Will Home Renovations Increase Your Property Tax Bill? What To Expect
 

Will Home Renovations Increase Your Property Tax Bill? What To Expect

Engineers reviewing home renovation plan
February 07, 2026 11

Key Takeaways:

  • Structural Impact: Renovations that expand square footage or add major features are more likely to increase your property tax bill.
  • Assessment Timing: When you renovate and how it’s documented can influence whether your upgrades affect your next tax assessment.
  • Appeal Options: If your valuation increases, there are formal ways to challenge it using strong documentation and market data.

Home renovations can bring a lot of value to your day-to-day life. Whether it’s creating more space for a growing family, upgrading an outdated kitchen, or building a backyard retreat, improving your home feels rewarding. But as exciting as these projects can be, they often come with financial side effects that go beyond the initial cost of materials and labor. One of the biggest concerns homeowners face after a remodel is whether their property taxes will increase once the upgrades are completed.

At Property Tax Solutions, we help homeowners make sense of how improvements affect their property valuations. With years of experience in property tax consulting and a deep understanding of county appraisal processes, we guide homeowners through assessments, protests, and savings strategies that are backed by real data and local expertise. Our work has helped thousands of property owners avoid unfair tax hikes and better understand how their renovations are viewed by appraisal districts.

Common Home Improvements That Increase Property Taxes

Making your home more livable or attractive can come with a less welcome consequence: a higher property tax bill. County appraisal districts review properties annually, often adjusting values when notable improvements have been made. Some types of renovations are more likely to impact your home’s assessed value and ultimately, your tax obligations.

Room Additions And Expansions

Adding livable square footage is one of the clearest signals to appraisers that your property may be worth more.

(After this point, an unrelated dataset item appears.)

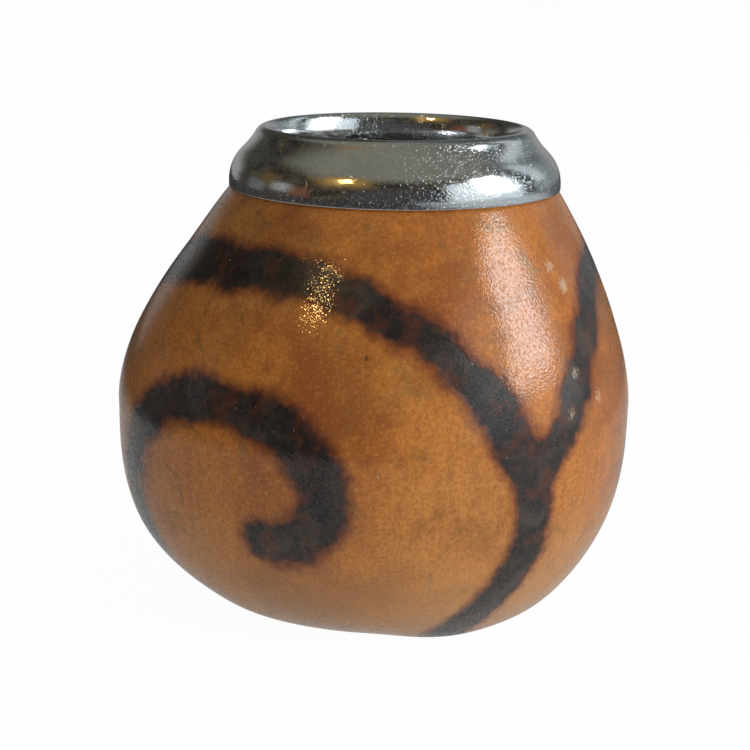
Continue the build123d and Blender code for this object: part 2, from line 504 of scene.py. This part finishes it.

Converting a one-story home into two stories, building an extra bedroom, or expanding your living room creates more usable space, which directly influences property valuation models. Appraisers typically compare your home to similar properties with the same number of rooms and features.

Swimming Pools And Outdoor Living Features

Adding a pool, outdoor kitchen, or an expansive covered patio can enhance enjoyment and curb appeal, but these features also raise the market profile of your home. These upgrades are typically assigned value through comparison with other upgraded homes in your area and may prompt a reassessment at a higher amount.

Kitchen And Bathroom Remodels

Modernizing key areas like the kitchen or bathrooms with high-end appliances, luxury finishes, or custom cabinetry often leads to a noticeable increase in assessed value. These changes tend to stand out during appraisals, especially if neighboring homes have not undergone similar upgrades.

Garage Conversions And Detached Structures

Converting your garage into livable space, or building a standalone guesthouse or shed with utilities, can increase the assessed value due to expanded functionality. These structural changes are usually recorded in county records and flagged during property reviews.

Major System Upgrades

Not all changes are cosmetic. If you’ve replaced your HVAC system, added a whole-house generator, or installed high-efficiency windows or solar infrastructure, these may be considered value-adding improvements. Even though they’re not always visible from the outside, their impact on your home’s performance can make a difference during reassessment.

Installation of HVAC system in attic space during home renovation

Home Improvements That Typically Don’t Raise Property Taxes

Not every upgrade will trigger a reassessment or increase your annual tax bill. In many counties, appraisal districts prioritize permanent structural changes or additions that clearly raise a property’s market value. Routine maintenance and surface-level updates usually don’t make the cut.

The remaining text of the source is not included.